A U.S. Coast Guard officer trains on a machine-gun.
(Courtesy: Ensign William White)
The U.S. cutters previously had no mounted weapons, although their crews were equipped with pistols and rifles. When the new guns made headlines earlier this year, the Canadian Coast Guard said it reserved the right to arm its own vessels.
The plan, published Aug. 1 in the U.S. government's Federal Register, would create "safety zones" where civilians could be barred from time to time while the coast guard fires its guns. Each zone would be at least 5.5 kilometres off shore, the document says.
"These safety zones are necessary to protect vessels and people from hazards associated with live fire gun exercises," it says.
"Such hazards include projectiles that may ricochet and damage vessels and/or cause death or serious bodily harm."
Three zones on Lake Ontario
Lake Ontario would have three such zones, Lake Erie four, Lake Huron six, Lake Superior seven and Lake Michigan 14. Coast guard officials have said they would be well away from the international border, but some — near Sault Ste. Marie, Mich., for example — would be in areas where Canadian boats might wander.
The coast guard was transferred to the U.S. Department of Homeland Security and encouraged to take a more muscular approach to external threats as part of a reorganization following the Sept. 11, 2001, terrorist attacks.

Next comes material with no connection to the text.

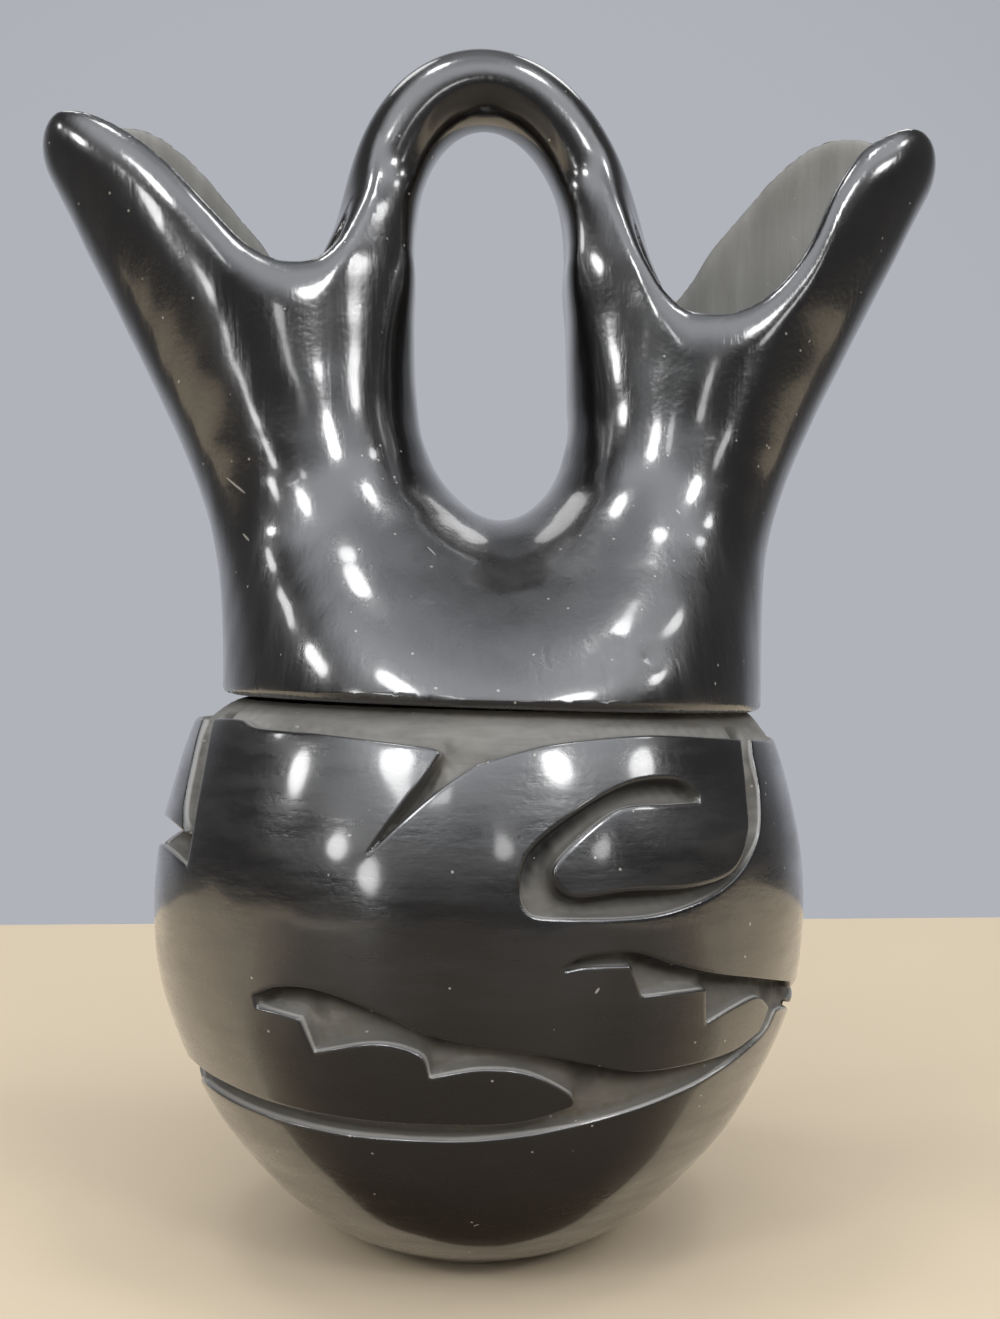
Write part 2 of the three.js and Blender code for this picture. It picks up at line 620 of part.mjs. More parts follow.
// Everything above both rims, and above them by the lift given.
function overRims(lift) {
  const columns = Array.from({ length: RIM_COLUMNS + 1 }, (_, i) => FIELD_REACH * (2 * i / RIM_COLUMNS - 1));
  const half = RIM_TWIST_DEPTH / 2;
  const inner = Array.from({ length: RIM_ROWS + 1 }, (_, i) => half * (2 * i / RIM_ROWS - 1));
  const rows = [-FIELD_DEPTH, ...inner, FIELD_DEPTH];
  const places = [];
  columns.forEach((across) => rows.forEach((y) => {
    const height = Math.min(rimHeight(across, y) + lift, FIELD_TOP + lift);
    places.push(new THREE.Vector3(across + COLLAR_OFFSET, y, height));
    places.push(new THREE.Vector3(across + COLLAR_OFFSET, y, BLOCK));
  }));
  const faces = [];
  const at = (column, row, top) => 2 * (column * rows.length + row) + top;
  const wall = (a, b, c, d) => faces.push(a, b, c, a, c, d);
  for (let i = 0; i < RIM_COLUMNS; i += 1) {
    for (let j = 0; j < rows.length - 1; j += 1) {
      wall(at(i, j, 0), at(i, j + 1, 0), at(i + 1, j + 1, 0), at(i + 1, j, 0));
      wall(at(i, j, 1), at(i + 1, j, 1), at(i + 1, j + 1, 1), at(i, j + 1, 1));
    }
    wall(at(i, 0, 0), at(i + 1, 0, 0), at(i + 1, 0, 1), at(i, 0, 1));
    wall(at(i, rows.length - 1, 0), at(i, rows.length - 1, 1), at(i + 1, rows.length - 1, 1), at(i + 1, rows.length - 1, 0));
  }
  for (let j = 0; j < rows.length - 1; j += 1) {
    wall(at(0, j, 0), at(0, j, 1), at(0, j + 1, 1), at(0, j + 1, 0));
    wall(at(RIM_COLUMNS, j, 0), at(RIM_COLUMNS, j + 1, 0), at(RIM_COLUMNS, j + 1, 1), at(RIM_COLUMNS, j, 1));
  }
  return closedSolid(places, faces);
}

// The handle's bar: two legs that spread as they go down, and an arch over them.
function makeBar() {
  const middle = HANDLE_SPAN / 2;
  const stops = [{ x: middle + LEG_SPREAD * LEG_LENGTH, z: -LEG_LENGTH, angle: 0 }];
  for (let i = 0; i <= ARCH_STEPS; i += 1) {
    const turn = Math.PI * i / ARCH_STEPS;
    const angle = Math.atan2(Math.sin(turn) / HANDLE_RISE, Math.cos(turn) / middle);
    stops.push({ x: middle * Math.cos(turn), z: HANDLE_RISE * Math.sin(turn), angle });
  }
  stops.push({ x: -stops[0].x, z: -LEG_LENGTH, angle: Math.PI });
  const places = [];
  stops.forEach(({ x, z, angle }) => {
    for (let k = 0; k < BAR_SIDES; k += 1) {
      const round = 2 * Math.PI * k / BAR_SIDES;
      const out = HANDLE_THICKNESS / 2 * Math.cos(round);
      places.push(new THREE.Vector3(COLLAR_OFFSET + HANDLE_OFFSET + x + out * Math.cos(angle),
        HANDLE_DEPTH / 2 * Math.sin(round), HANDLE_SPRING_HEIGHT + z + out * Math.sin(angle)));
    }
  });
  const faces = [];
  for (let i = 0; i < stops.length - 1; i += 1) {
    for (let k = 0; k < BAR_SIDES; k += 1) {
      const next = (k + 1) % BAR_SIDES;
      const [a, b, c, d] = [i * BAR_SIDES + k, i * BAR_SIDES + next, (i + 1) * BAR_SIDES + next, (i + 1) * BAR_SIDES + k];
      faces.push(a, b, c, a, c, d);
    }
  }
  const last = (stops.length - 1) * BAR_SIDES;
  for (let k = 1; k < BAR_SIDES - 1; k += 1) faces.push(0, k + 1, k, last, last + k, last + k + 1);
  return closedSolid(places, faces);
}

// The spouts are open down to the pot. The handle's legs end a little above the rims.
function makeUpper() {
  const low = [COLLAR_OFFSET - FIELD_REACH, -FIELD_DEPTH, LEDGE_HEIGHT - 15];
  const high = [COLLAR_OFFSET + FIELD_REACH, FIELD_DEPTH, FIELD_TOP];
  const skin = solid(wrapField(skinField, low, high, SKIN_STEP));
  const hollowLow = [low[0], low[1], low[2] - HOLLOW_STEP];
  const hollowHigh = [high[0], high[1], high[2] + 2 * HOLLOW_STEP];
  const hollow = solid(wrapField((x, y, z) => skinField(x, y, z) + SPOUT_WALL, hollowLow, hollowHigh, HOLLOW_STEP));
  const whole = skin.subtract(overRims(0)).add(makeBar());
  return whole.subtract(hollow.subtract(overRims(RIM_OVERRUN))).subtract(below(LEDGE_HEIGHT, LEAN));
}

function nodeFrom(name, body) {
  const mesh = body.getMesh();
  const geometry = new THREE.BufferGeometry();
  geometry.setAttribute('position', new THREE.Float32BufferAttribute(mesh.vertProperties, 3));
  geometry.setIndex(Array.from(mesh.triVerts));
  geometry.computeVertexNormals();
  const blackware = new THREE.MeshStandardMaterial({ color: 0x1c1d20, roughness: 0.22, metalness: 0 });
  const node = new THREE.Mesh(geometry, blackware);
  node.name = name;
  return node;
}

// Everything over the finger hole from the height given, clear of the spouts' tips.
function handleBlock(height) {
  const geometry = new THREE.BoxGeometry(2 * HANDLE_SPAN, BLOCK, BLOCK);
  geometry.translate(COLLAR_OFFSET, 0, height + BLOCK / 2);
  return solid(geometry);
}

// The bowl ends at the groove's lower edge all round. The block that takes it out of the pot is a
// ring that reaches past the belly and a slab that fills the ring's middle.
const RING_REACH = 1.5 * BELLY_RADIUS;
const SLAB_TOP = 0.3 * BELLY_HEIGHT;
function bowlBlock(gap) {
  const ring = ringCutter(BEARINGS, () => -BLOCK, (bearing) => bowlRim(bearing) + gap, RING_REACH);
  return ring.add(below(SLAB_TOP, LEAN));
}

const pot = makePot();
const upper = makeUpper();
const spouts = upper.subtract(below(SPOUT_JOINT_HEIGHT + JOINT_GAP)).subtract(handleBlock(HANDLE_JOINT_HEIGHT));

const group = new THREE.Group();
group.add(
  nodeFrom('base_bowl', pot.intersect(bowlBlock(0))),
  nodeFrom('belly_wall', pot.subtract(bowlBlock(JOINT_GAP)).subtract(makeCarving())),
  nodeFrom('shoulder', upper.intersect(below(SPOUT_JOINT_HEIGHT))),
  nodeFrom('left_spout', spouts.intersect(leftOf(-JOINT_GAP / 2))),
  nodeFrom('right_spout', spouts.subtract(leftOf(JOINT_GAP / 2))),
  nodeFrom('handle', upper.intersect(handleBlock(HANDLE_JOINT_HEIGHT + JOINT_GAP))),
);

export default group;
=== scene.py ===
import math

import bmesh
import bpy
import numpy as np
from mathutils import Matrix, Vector
from mathutils.geometry import delaunay_2d_cdt


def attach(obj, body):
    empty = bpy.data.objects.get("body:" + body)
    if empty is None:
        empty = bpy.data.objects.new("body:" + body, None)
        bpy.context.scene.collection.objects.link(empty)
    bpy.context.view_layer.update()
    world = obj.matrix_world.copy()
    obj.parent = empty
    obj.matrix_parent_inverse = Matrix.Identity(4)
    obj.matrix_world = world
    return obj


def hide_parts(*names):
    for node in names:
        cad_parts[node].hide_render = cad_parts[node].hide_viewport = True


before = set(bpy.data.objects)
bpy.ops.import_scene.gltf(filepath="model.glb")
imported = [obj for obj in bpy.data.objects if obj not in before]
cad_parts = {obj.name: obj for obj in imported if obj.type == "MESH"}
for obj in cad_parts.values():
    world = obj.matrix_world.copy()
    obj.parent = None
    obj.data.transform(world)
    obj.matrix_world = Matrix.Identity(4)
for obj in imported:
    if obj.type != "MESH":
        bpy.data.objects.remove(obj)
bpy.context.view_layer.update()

# CAMERA
# The vase is seen level from the front, a little from its left, from about 300 mm away.
# Lengths below are in millimetres, and MM turns them into metres.
MM = 0.001
VIEW_DISTANCE = 300
VIEW_HEIGHT = 113.5
VIEW_OFFSET = -6.4
VIEW_TURN = math.radians(-2.5)
LENS_MM = 40.94
SENSOR_MM = 36

camera_data = bpy.data.cameras.new("camera")
camera_data.lens = LENS_MM
camera_data.sensor_width = SENSOR_MM
camera_data.clip_start = 0.01
camera = bpy.data.objects.new("camera", camera_data)
camera.rotation_euler = (math.radians(90), 0, VIEW_TURN)
camera.location = Vector((
    -VIEW_OFFSET * math.cos(VIEW_TURN) + VIEW_DISTANCE * math.sin(VIEW_TURN),
    -VIEW_OFFSET * math.sin(VIEW_TURN) - VIEW_DISTANCE * math.cos(VIEW_TURN),
    VIEW_HEIGHT,
)) * MM
bpy.context.collection.objects.link(camera)
bpy.context.scene.camera = camera
bpy.context.scene.view_settings.view_transform = "Standard"

# TABLE
# A plain pale table top, painted matte. Its far edge shows a little way behind the vase.
TABLE_HALF_LENGTH = 1.6
TABLE_FRONT = -1.6
TABLE_BACK = 0.35
TABLE_COLOUR = (0.83, 0.69, 0.50, 1)
TABLE_ROUGHNESS = 0.9
TABLE_SHINE = 0.1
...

Officials have said they expect to use each live-fire zone only two or three times a year, a day or two each time, but the plan itself mentions no limits. They dismiss one possible environmental objection, saying the copper-and-lead bullets would sink in deep water and could not be eaten by bottom-feeding waterfowl.
Some boaters have warned that amateurs could wander into machine-gun range if they fail to read official Notices to Mariners or listen to announcements on marine radio.
George Freeman, who runs fishing charters out of Ludington, Mich., said he and other Lake Michigan captains worry about losing access to fishing grounds. One of the zones is in waters he regularly fishes.
"I know they need to have a place to shoot," he told the Detroit Free Press. "We could go elsewhere, but we need to be able to go where the fish are."
Comments on the plan can be sent to the Commander, Ninth Coast Guard District, 1240 East 9th Street, Room 2069, Cleveland, Ohio 44199.